Спокойная субстанциальная погруженность характера в себя наиболее подходит для того, чтобы служить предметом скульптуры. Духовная индивидуальность этого характера воплощается в телесном бытии до полного проникновения и делает чувственный материал, представляющий это воплощение духа, адекватным духу лишь в отношении образа как такового. Средоточие внутренней субъективности, живость чувства, задушевность интимнейших переживаний не сделали слепую фигуру концентрацией внутренней жизни и не вызвали духовного движения, отмежевания от внешнего и внутреннего различения.
По этой причине античные скульптурные названия оставляют нас в известной мере холодными. Мы не останавливаемся надолго перед ними или же наше длительное созерцание превращается, скорее, в научное изучение оттенков образа и его отдельных форм. Нельзя упрекать людей, если они не проявляют того большого интереса к великим произведениям скульптуры, которого заслуживают последние. Ведь сначала мы должны научиться ценить их, и для нас либо сразу не оказывается ничего привлекательного, либо вскоре раскрывается нам общий характер целого, и для детального проникновения мы должны сначала поискать то, что может вызвать дальнейший интерес. Но наслаждение, возникающее лишь в результате изучения, размышления, ученых познаний и всесторонних наблюдений, не составляет непосредственной цели искусства. Даже в этом наслаждении, достигаемом такими окольными путями, остается неудовлетворенность античными произведениями скульптуры, и она заключается в требовании, чтобы характер развивался и переходил к деятельности и действиям во внешнем мире, к обособлению и углублению внутренней жизни.
Поэтому живопись оказывается нам ближе. Именно в ней впервые проявляется принцип конечной и внутри себя бесконечной субъективности, принцип нашего собственного существования и жизни, и мы видим в ее произведениях то, что действует и деятельно в нас самих.
Бог в скульптуре остается противостоящим созерцанию как простой объект, в живописи же божественное в самом себе начало является в виде духовного живого субъекта, нисходящего в общину и дающего возможность каждому мирянину вступить с ним в духовную связь и общение. Субстанциальное начало не представляет собой /неизменной, застывшей индивидуальности, подобно тому как это проявляется в скульптуре, а переносится в саму общину и обособляется в ней.

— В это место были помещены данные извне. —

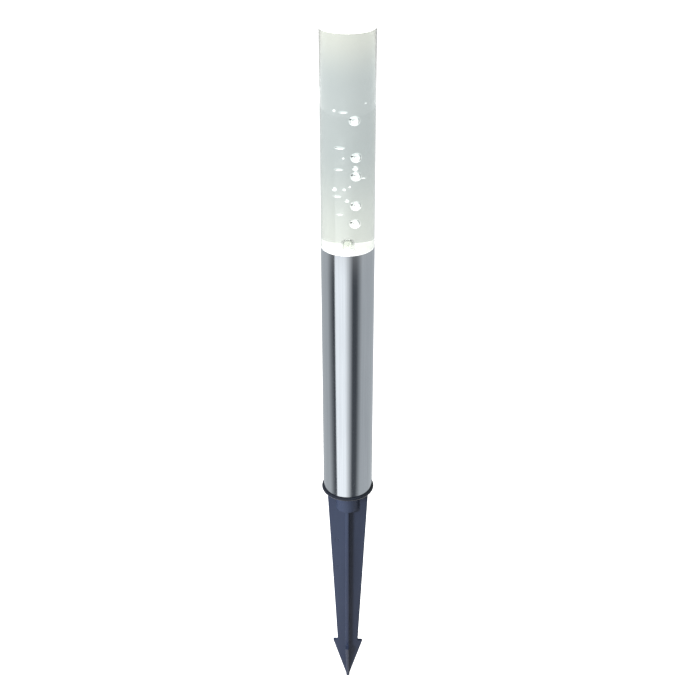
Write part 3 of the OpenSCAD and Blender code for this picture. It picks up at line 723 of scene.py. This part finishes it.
# ----------------------------------------------------------------------
# Controller chip. A four-legged transfer-moulded package stood off the board on its leads, with a
# round mark beside its first leg.
chip_epoxy = Finish("chip_epoxy", IOR=1.5)
chip_grain = chip_epoxy.grain(3000, 3)
dot_side, dot_up = chip_epoxy.along[1] + 7.6 * MM, chip_epoxy.along[2] - 171.2 * MM
dot_out = (dot_side * dot_side + dot_up * dot_up) ** 0.5
chip_dot = 1.0 - chip_epoxy.rise(dot_out, 0.3 * MM, 0.36 * MM)
chip_tone = chip_epoxy.tint(chip_grain, (0.012, 0.012, 0.013), (0.03, 0.03, 0.032))
chip_epoxy.vary(Base_Color=chip_epoxy.tint(chip_dot, chip_tone, (0.35, 0.35, 0.35)),
                Roughness=0.45 + 0.25 * chip_grain, Normal=chip_epoxy.relief(chip_grain, 0.01))
chip_body = boxed((BOARD_FACE + 1.2, -8.6, 168.2), (BOARD_FACE + 3.0, -3.4, 172.2), 0.18)
chip_legs = []
for leg_y in [-7.9 + 1.27 * k for k in range(4)]:
    chip_legs.append(boxed((BOARD_FACE + 1.9, leg_y - 0.2, 166.6), (BOARD_FACE + 2.3, leg_y + 0.2, 168.4)))
    chip_legs.append(boxed((BOARD_FACE + 0.02, leg_y - 0.2, 166.6), (BOARD_FACE + 2.2, leg_y + 0.2, 167.0)))
add_piece("control_chip", "body", joined(chip_body, set_slot(joined(*chip_legs), 1)), [chip_epoxy, tinned])

# ----------------------------------------------------------------------
# Inductor, diode and resistors. Axial parts laid along the board with their wires bent down into
# it: a dipped choke, a moulded diode with its cathode band, and two film resistors with codes.


def swept(routes, thick_mm, finish, sides=12, samples=48):
    """Round wires that run smoothly through the given points."""
    seeds = bpy.data.meshes.new("wire_routes")
    points, edges = [], []
    for route in routes:
        edges += [(len(points) + k, len(points) + k + 1) for k in range(len(route) - 1)]
        points += [Vector(point) * MM for point in route]
    seeds.from_pydata(points, edges, [])
    wiring = Growth("wires", Thick=thick_mm * MM, Sides=sides, Samples=samples)
    run = wiring.node("GeometryNodeMeshToCurve", None, [wiring.given("Geometry")])
    run = wiring.node("GeometryNodeCurveSplineType", {"spline_type": "CATMULL_ROM"}, {"Curve": run})
    run = wiring.node("GeometryNodeResampleCurve", None, {"Curve": run, "Count": wiring.given("Samples")})
    skin = wiring.wire(run, wiring.given("Sides"), wiring.given("Thick"))
    return wiring.shape(skin, finish, seeds)


def axial_part(y, z, body_r, body_len, lead_len, waist):
    """A body of revolution standing off the board between two bent wires."""
    stand = BOARD_FACE + body_r + 0.3
    half, belly = body_len / 2, body_r * waist
    upper = [(belly, half * 0.45), (body_r, half * 0.6), (body_r, half - 0.4), (body_r * 0.8, half),
             (0, half)]
    profile = eased([(r, -up) for r, up in reversed(upper)] + upper, 0.25)
    bend, bent = half + lead_len - 0.3, half + lead_len
    path = [(stand, half - 0.3), (stand, (half + bend) / 2), (stand, bend), (stand - 0.3, bent),
            (BOARD_FACE + body_r * 0.6, bent), (BOARD_FACE + 0.05, bent)]
    wires = [[(x, y, z + s * up) for x, up in path] for s in (-1, 1)]
    return joined(turned(profile, 40, stand, y, z), set_slot(swept(wires, 0.28, tinned, 10, 24), 1))


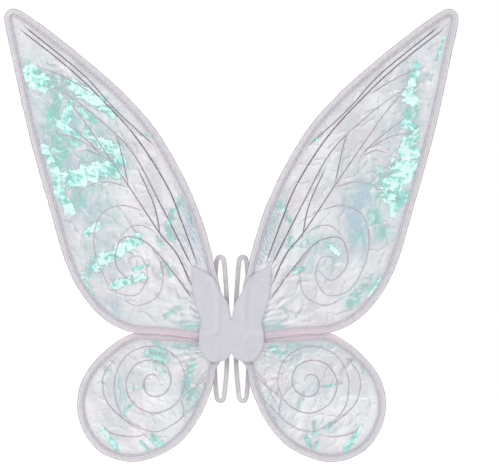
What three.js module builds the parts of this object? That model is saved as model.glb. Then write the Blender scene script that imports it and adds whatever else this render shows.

Тот же самый принцип отличает субъект от его собственной телесности и внешнего окружения вообще, равно как и опосредствует внутреннюю сферу и это окружение. К кругу этого субъективного обособления как увеличивающейся самостоятельности человека в отношении бога, природы, внутреннего и внешнего существования других индивидов и, наоборот, как интимнейшего отношения и тесной связи бога с общиной и отдельного человека с богом, природным окружением и бесконечно многообразными потребностями, целями, страстями, поступками и деятельностью, свойственными человеческой жизни, — к кругу этого субъективного обособления относится все движение и жизненность, которых недостает скульптуре как по содержанию, так и по средствам выражения, и благодаря этому в искусство вводится неизмеримая полнота материала и многообразие способов изображения, отсутствовавшие до сих пор. Таким образом, принцип субъективности, с одной стороны, является причиной обособления, с другой же стороны, опосредствующим и соединяющим началом, так что живопись объединяет в одном и том же художественном произведении то, что до сих пор принадлежало двум различным искусствам: внешнее окружение, художественную трактовку которого давала архитектура, и духовный в самом себе образ, разрабатывавшийся скульптурой. Живопись располагает свои фигуры в открытых ею самой внешней природе или архитектоническом окружении и при этом умеет благодаря чувству и задушевности восприятия сделать этот внешний элемент одновременно субъективным отражением, а также соотнести и согласовать этот элемент с духом движущихся в нем образов.
Таков принцип того нового, что живопись привносит к прежнему способу изображения в искусстве.
Если теперь поставить вопрос о порядке исследования, который нам надлежит принять для более детального анализа, то я хочу наметить здесь следующее расчленение.
Во-первых, нам следует опять-таки рассмотреть общий характер, который должна принять живопись согласно своему понятию в отношении своего специфического содержания, а также созвучного с этим содержанием материала и обусловленной всем этим художественной обработки.
Во-вторых, далее надо развить особые определения, которые лежат в основе содержания и изображения и которые более четко отграничивают соответствующий предмет живописи, а также способ постижения, композицию и колорит живописи.
В-третьих, благодаря подобного рода особенностям живопись распадается на разные школы, которые, как и в других искусствах, имеют свои исторические ступени развития.